• [Required task]:
Output the lines below exactly, please, from the first line until the line with "const BUTTON_Z = [-326.7, -401.7, -481.5, -573.3, -665.7];", counting both.

[Start Data extract]

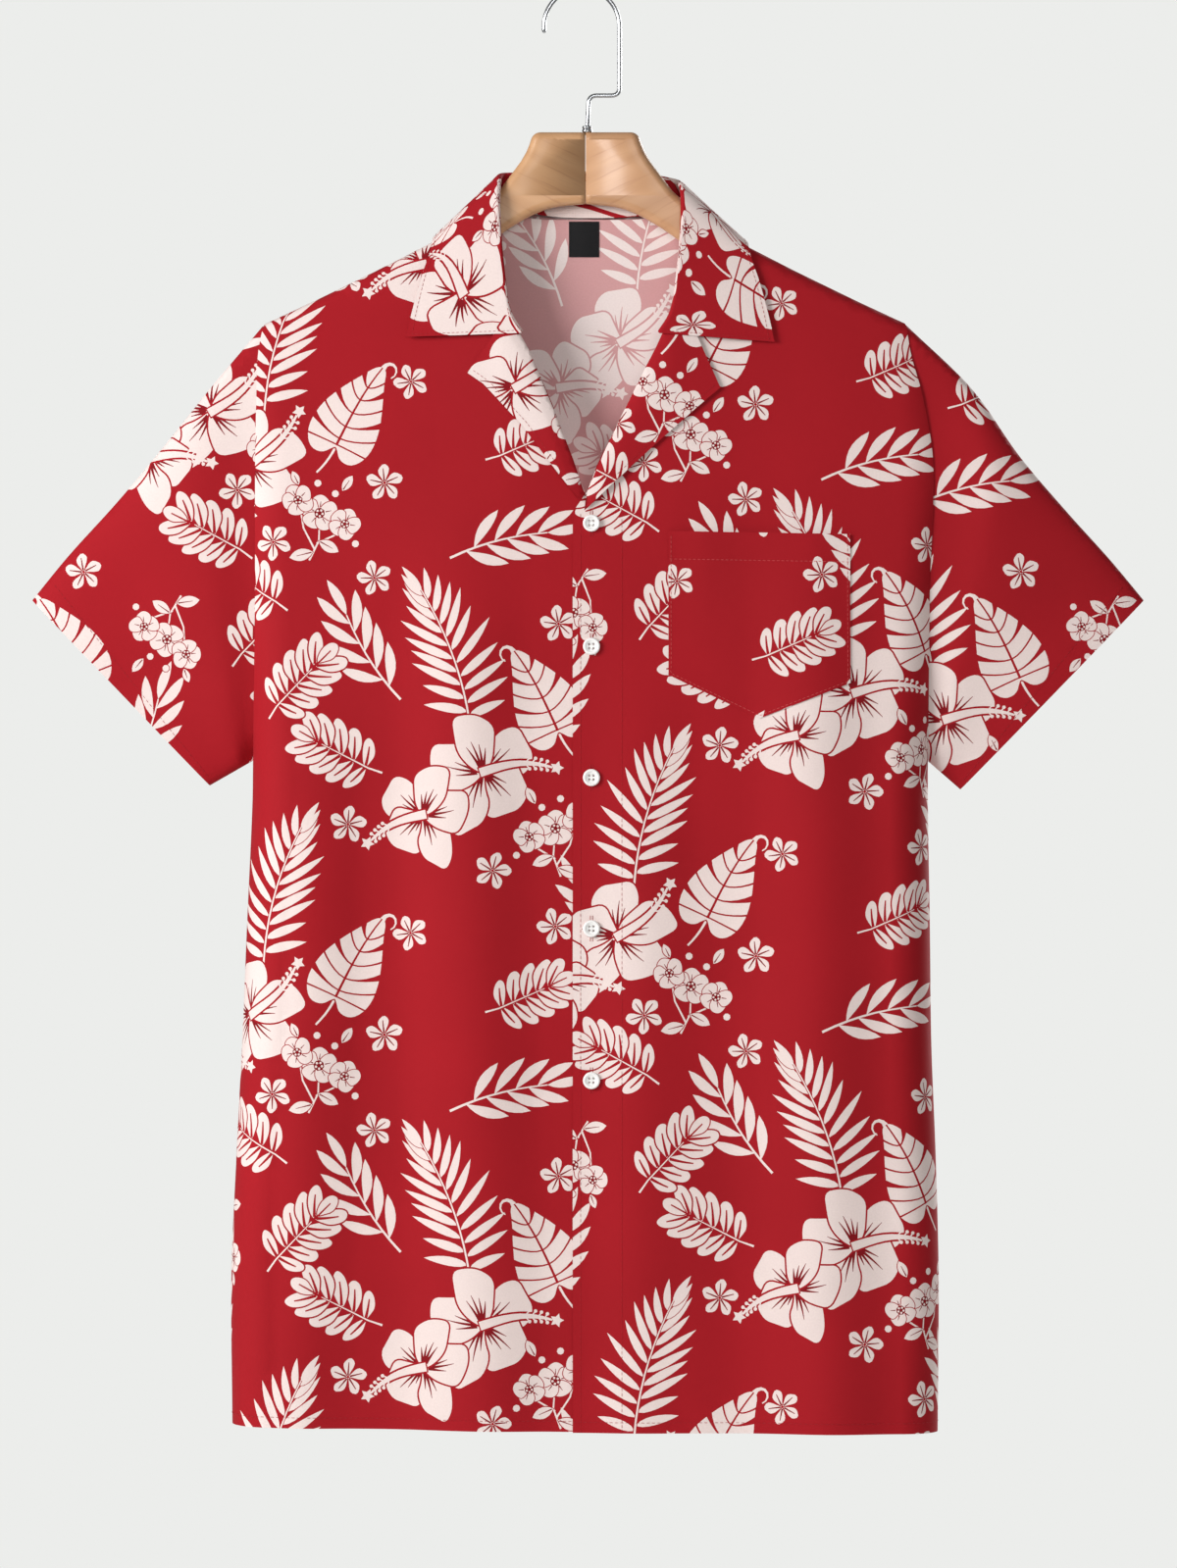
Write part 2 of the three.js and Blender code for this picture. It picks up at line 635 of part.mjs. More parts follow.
// Buttons down the lap, with four holes each
const BUTTON = { radius: 5.25, thick: 2, bevel: 0.4, hole: 0.7, holeOut: 1.25, x: 6, sides: 20, holeSides: 6 };
const BUTTON_Z = [-326.7, -401.7, -481.5, -573.3, -665.7];

function buttonGeometry() {
  const outline = new THREE.Shape();
  outline.absarc(0, 0, BUTTON.radius - BUTTON.bevel, 0, 2 * Math.PI, false);
  for (const [right, up] of [[1, 1], [-1, 1], [-1, -1], [1, -1]]) {
    const hole = new THREE.Path();
    const corners = [];
    for (let k = 0; k < BUTTON.holeSides; k += 1) {
      const angle = (-2 * Math.PI * k) / BUTTON.holeSides;
      const x = right * BUTTON.holeOut + BUTTON.hole * Math.cos(angle);
      const y = up * BUTTON.holeOut + BUTTON.hole * Math.sin(angle);
      corners.push(new THREE.Vector2(x, y));
    }
    hole.setFromPoints(corners);
    hole.closePath();
    outline.holes.push(hole);
  }
  return new THREE.ExtrudeGeometry(outline, {
    depth: BUTTON.thick - 2 * BUTTON.bevel,
    bevelEnabled: true,
    bevelThickness: BUTTON.bevel,
    bevelSize: BUTTON.bevel,
    bevelSegments: 1,
    curveSegments: BUTTON.sides / 2,
  }).translate(0, 0, BUTTON.bevel);
}

// The cloth's foremost point under a button
function clothUnder(x, z) {
  let foremost = 0;
  for (const [dx, dz] of [[0, 0], [1, 0], [-1, 0], [0, 1], [0, -1]]) {
    const point = bodyPoint(-1, 1, x + dx * BUTTON.radius, z + dz * BUTTON.radius, 0);
    foremost = Math.min(foremost, point.y);
  }
  return foremost;
}

BUTTON_Z.forEach((z, i) => {
  const button = add(`button_${i + 1}`, buttonGeometry(), plastic());
  button.rotation.x = Math.PI / 2;
  button.position.set(BUTTON.x, clothUnder(BUTTON.x, z) - GAP, z);
});

// Neck label, on the inside of the back just below the neck seam
const LABEL = { left: -7.8, right: 10.8, top: -140.6, bottom: -162.3, thick: 1 };
const LABEL_STEPS = 3;

function labelGrid() {
  const grid = [];
  for (let r = 0; r <= LABEL_STEPS; r += 1) {
    const row = [];
    for (let c = 0; c <= LABEL_STEPS; c += 1) {
      const x = lerp(LABEL.left, LABEL.right, c / LABEL_STEPS);
      const z = lerp(LABEL.bottom, LABEL.top, r / LABEL_STEPS);
      const back = bodyPoint(1, 1, x, z, 0).y;
      row.push(new THREE.Vector3(x, back - WALL - GAP - LABEL.thick - BEND_CLEAR, z));
    }
    grid.push(row);
  }
  return grid;
}

add("neck_label", wall(labelGrid(), { thick: LABEL.thick }), ribbon());

// Hanger: two wooden halves that meet at a joint in the middle
const WOOD_THICK = 11.5;
const WOOD_ROUND = 5;
const WOOD_CLEAR = 1.3; // from the wood's upper edge to the cloth over it
const CROWN = { z: -86.7, half: 33.6, corner: 2.4 };
const TIP_OUT = 184;
const TIP_INSET = 4; // from the tip's end to the last point of its upper edge
const TIP_DROP = 10; // from the shoulder line to the wood at the tip's end
const WOOD_FROM = 60; // where the wood's upper edge starts to follow the shoulder line
const crownFlank = [
  { out: 33.6, z: -89.1 },
  { out: 39, z: -103.5 },
  { out: 43.8, z: -109.5 },
  { out: 48.5, z: -116.5 },
  { out: 53.2, z: -122.6 },
];
const woodUnder = [
  { out: 0, z: -130.5 },
  { out: 24, z: -134 },
  { out: 48, z: -146.5 },
  { out: 92, z: -179 },
  { out: 140, z: -203 },
  { out: 176, z: -219 },
];

function hangerHalf(side) {
  const joint = GAP / 2;
  const outline = new THREE.Shape();
  const upper = [];
  for (const { out, z } of shoulderLine) {
    if (out > WOOD_FROM && out < TIP_OUT) upper.push({ out, z: z - WALL - WOOD_CLEAR });
  }
  const last = TIP_OUT - TIP_INSET;
  upper.push({ out: last, z: ridgeZ(MIDDLE + last) - WALL - WOOD_CLEAR });
  const top = [{ out: joint, z: CROWN.z }, { out: CROWN.half - CROWN.corner, z: CROWN.z }, ...crownFlank, ...upper];
  const tip = { out: TIP_OUT, z: ridgeZ(MIDDLE + TIP_OUT) - TIP_DROP };
  const bottom = [...woodUnder].reverse();
  bottom[bottom.length - 1] = { out: joint, z: bottom[bottom.length - 1].z };
  const ring = [...top, tip, ...bottom].map((p) => new THREE.Vector2(side * p.out, p.z));
  outline.setFromPoints(side > 0 ? ring.reverse() : ring);
  const geometry = new THREE.ExtrudeGeometry(outline, {
    depth: WOOD_THICK - 2 * WOOD_ROUND,
    bevelEnabled: true,
    bevelThickness: WOOD_ROUND,
    bevelSize: WOOD_ROUND,
    bevelOffset: -WOOD_ROUND,
    bevelSegments: 2,
  });
  geometry.translate(0, 0, WOOD_ROUND - WOOD_THICK / 2);
  return geometry.rotateX(Math.PI / 2);
}

for (const [name, side] of [["hanger_right", -1], ["hanger_left", 1]]) {
  const half = add(name, hangerHalf(side), beech());
  half.position.x = MIDDLE;
}

// Hook: one bent wire, from the crown up to its open end
const WIRE = 1.35;
const HOOK = { radius: 23.1, bendZ: -64.2, bend: 5, foot: 3.4, knee: 4.2, arc: 187 };
const HOOK_CENTRE_Z = WIRE - HOOK.radius;
const WIRE_SIDES = 8;
const HOOK_STEPS = 56;
const ARC_POINTS = 13;

function hookRoute() {
  const point = (x, z) => new THREE.Vector3(x, 0, z);
  const corner = (from, at, to) => new THREE.QuadraticBezierCurve3(from, at, to);
  const route = new THREE.CurvePath();
  const foot = point(HOOK.foot, CROWN.z + GAP);
  const kneeLow = point(HOOK.knee, HOOK.bendZ - HOOK.bend);
  const kneeHigh = point(HOOK.knee + HOOK.bend, HOOK.bendZ);
  const elbowLow = point(HOOK.radius - HOOK.bend, HOOK.bendZ);
  const elbowHigh = point(HOOK.radius, HOOK.bendZ + HOOK.bend);
  route.add(new THREE.LineCurve3(foot, kneeLow));
  route.add(corner(kneeLow, point(HOOK.knee, HOOK.bendZ), kneeHigh));
  route.add(new THREE.LineCurve3(kneeHigh, elbowLow));
  route.add(corner(elbowLow, point(HOOK.radius, HOOK.bendZ), elbowHigh));
  route.add(new THREE.LineCurve3(elbowHigh, point(HOOK.radius, HOOK_CENTRE_Z)));
  const arc = [];
  for (let k = 0; k <= ARC_POINTS; k += 1) {
    const angle = radians((HOOK.arc * k) / ARC_POINTS);
    arc.push(point(HOOK.radius * Math.cos(angle), HOOK_CENTRE_Z + HOOK.radius * Math.sin(angle)));
  }
  route.add(new THREE.CatmullRomCurve3(arc));
  return new THREE.CatmullRomCurve3(route.getSpacedPoints(HOOK_STEPS));
}

const wireSection = new THREE.Shape();
wireSection.setFromPoints(
  [...Array(WIRE_SIDES).keys()].map((k) => {
    const angle = (2 * Math.PI * k) / WIRE_SIDES;
    return new THREE.Vector2(WIRE * Math.cos(angle), WIRE * Math.sin(angle));
  }),
);
const hookGeometry = new THREE.ExtrudeGeometry(wireSection, {
  steps: HOOK_STEPS,
  bevelEnabled: false,
  extrudePath: hookRoute(),
});
add("hook", hookGeometry, steel());

// Nut round the foot of the hook, on the crown
const NUT = { outer: 3.1, inner: 1.75, high: 3.6, sides: 12 };
const nutLow = CROWN.z + GAP;
const nutGeometry = new THREE.LatheGeometry(
  [
    new THREE.Vector2(NUT.inner, nutLow),
    new THREE.Vector2(NUT.outer, nutLow),
    new THREE.Vector2(NUT.outer, nutLow + NUT.high),
    new THREE.Vector2(NUT.inner, nutLow + NUT.high),
    new THREE.Vector2(NUT.inner, nutLow),
  ],
  NUT.sides,
).rotateX(Math.PI / 2);
const nut = add("hook_nut", nutGeometry, steel());
nut.position.x = HOOK.foot;

export default shirt;
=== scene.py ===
"""A short-sleeved camp-collar shirt with a flower print, hanging on a wooden hanger.

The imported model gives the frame. Lengths are in millimetres until a mesh is made, and in metres after that.
Every cloth piece is cut flat with its print, then hung on the same surface as the solid that it replaces.
"""

import math

import bpy
import numpy as np
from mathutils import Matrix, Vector, geometry


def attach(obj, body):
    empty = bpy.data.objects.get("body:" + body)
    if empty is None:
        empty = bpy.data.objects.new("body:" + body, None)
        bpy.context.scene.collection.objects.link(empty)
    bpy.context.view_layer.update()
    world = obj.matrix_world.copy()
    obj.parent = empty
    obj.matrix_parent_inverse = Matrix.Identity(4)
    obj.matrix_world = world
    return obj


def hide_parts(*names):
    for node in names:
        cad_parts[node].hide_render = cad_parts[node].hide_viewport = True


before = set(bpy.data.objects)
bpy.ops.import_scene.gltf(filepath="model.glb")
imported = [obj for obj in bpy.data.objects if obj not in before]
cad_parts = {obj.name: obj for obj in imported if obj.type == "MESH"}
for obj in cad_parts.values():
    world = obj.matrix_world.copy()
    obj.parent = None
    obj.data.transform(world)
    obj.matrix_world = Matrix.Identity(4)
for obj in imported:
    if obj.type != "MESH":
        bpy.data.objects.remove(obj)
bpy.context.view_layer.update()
MM = 0.001

# Photograph: its frame at the shirt, the camera's distance and where it looks
PHOTO_HIGH = 0.9594
CAMERA_AWAY = 4.0
CAMERA_X = 0.0042
CAMERA_Z = -0.4854
SENSOR = 36.0

# Body of the shirt as it hangs
MIDDLE = 2.4
RIDGE = 7.5  # round over the hanger's upper edge
FULL = 25.0  # half depth at the chest and below
FILL_DROP = 300.0
SIDE = 25.0  # width of the round at each side
SHOULDER_OUT = 195.0
UNDERARM_Z = -470.7
HEM = {"left": -876.0, "middle": -880.0, "right": -881.0}
HEM_X = (-213.6, 217.8)
CLOTH = 0.5
COLLAR_CLOTH = 0.9


def columns(*rows):
    """The columns of a table as arrays."""
    return np.array(rows, dtype=float).T


# Distance out from the middle, height
SHOULDER_LINE = columns(
    (0, -119.5), (52, -119.5), (62, -127.8), (72, -136.5), (92, -153),
    (128, -171.5), (165, -189.5), (195, -203.5), (240, -224),
)
# Height, left edge, right edge, degrees that the cloth has turned round the side
BODY_EDGE = columns(
    (-881, -213.6, 217.8, 90), (-786, -214.2, 218.4, 90), (-714, -211.2, 216.6, 90),
    (-642, -207.6, 213.9, 90), (-570, -204.6, 213, 90), (-498, -201.4, 211.8, 90),
    (-470.7, -201, 211.8, 90), (-455, -200.6, 211.8, 74), (-425, -200, 211.8, 62),
    (-366, -199.2, 212.4, 52), (-291, -199.2, 214.6, 45), (-250, -198.6, 208.5, 42),
    (-222, -197.6, 201, 40), (-196, -192.6, 197.4, 38),
)
# Height and place of each front's inner edge: the lap, the roll line and the neck seam
RIGHT_FRONT_EDGE = columns(
    (-881, 17.4), (-332, 17.4), (-308, 2), (-280.5, -8), (-253.5, -18), (-216.3, -34),
    (-205, -44), (-196.5, -48), (-172.5, -50.6), (-143.7, -52.6), (-120, -53.5),
)
LEFT_FRONT_EDGE = columns(
    (-881, -5.4), (-320, -5.4), (-307, 3.5), (-290.7, 9.6), (-231.3, 39), (-214, 48),
    (-205, 55.5), (-194.7, 59.6), (-164, 62.2), (-147, 63.5), (-120, 64.3),
)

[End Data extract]

• [Expected answer]:
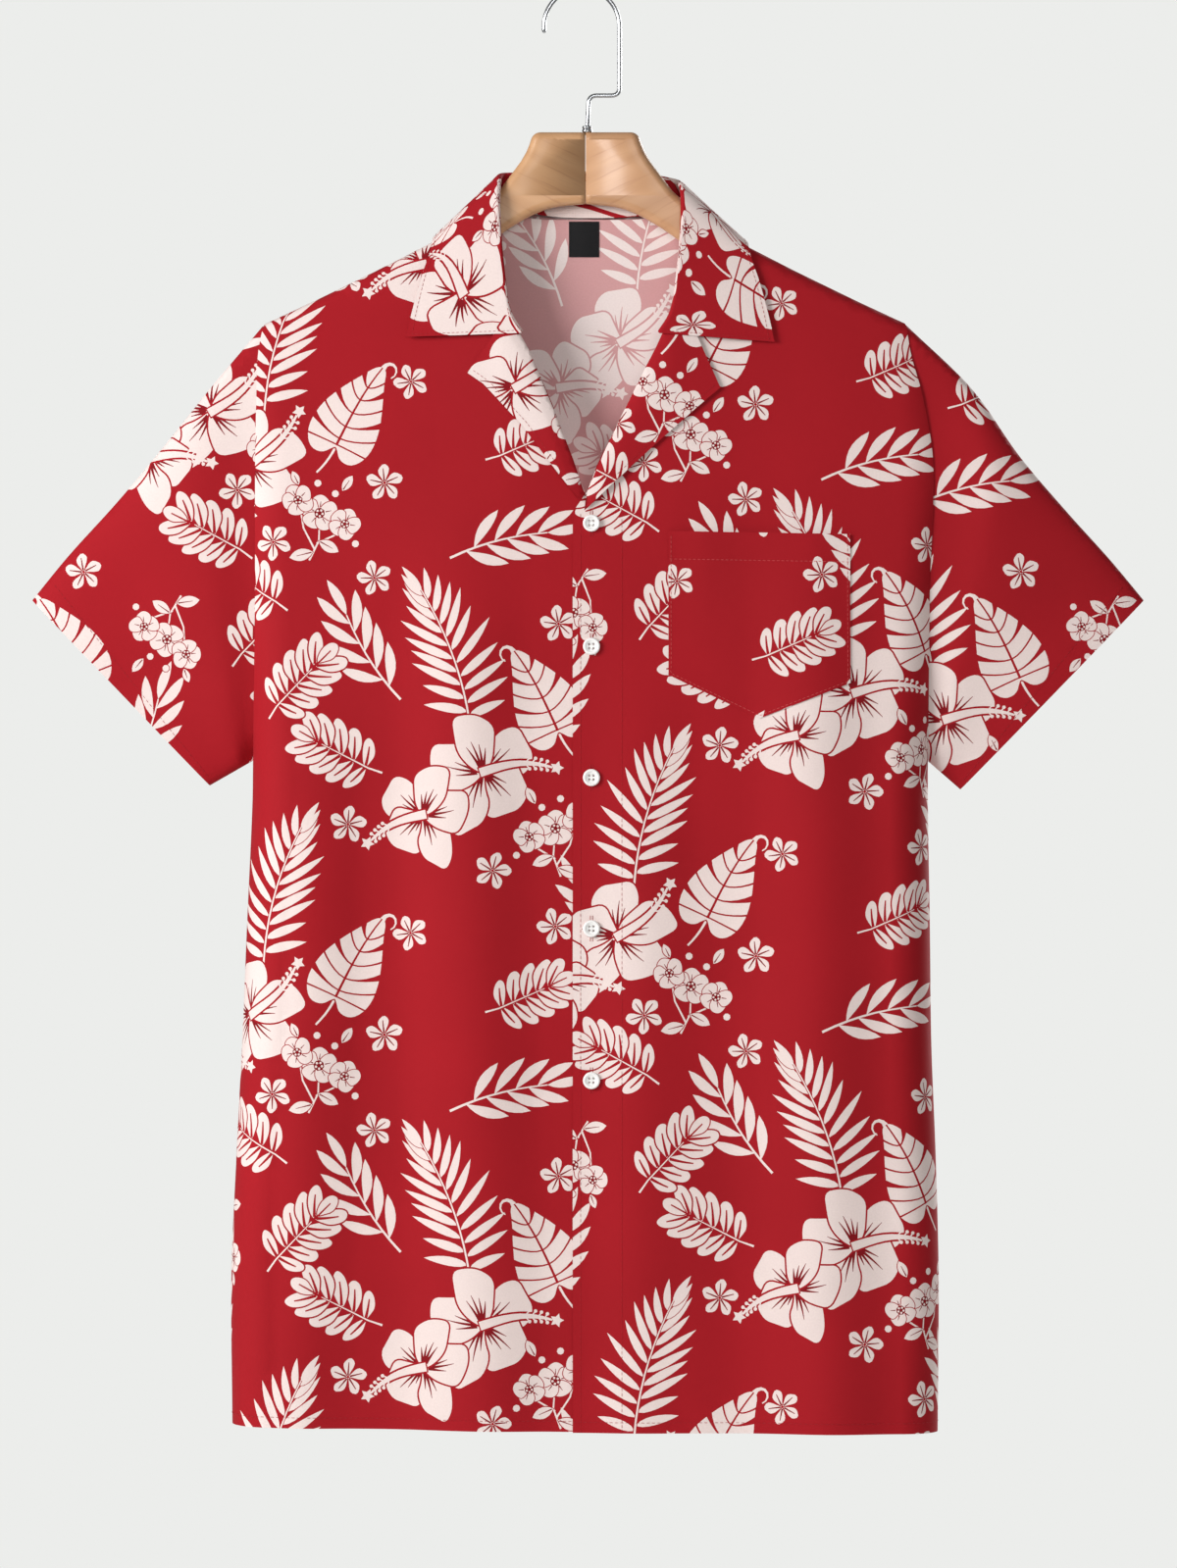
Write part 2 of the three.js and Blender code for this picture. It picks up at line 635 of part.mjs. More parts follow.
// Buttons down the lap, with four holes each
const BUTTON = { radius: 5.25, thick: 2, bevel: 0.4, hole: 0.7, holeOut: 1.25, x: 6, sides: 20, holeSides: 6 };
const BUTTON_Z = [-326.7, -401.7, -481.5, -573.3, -665.7];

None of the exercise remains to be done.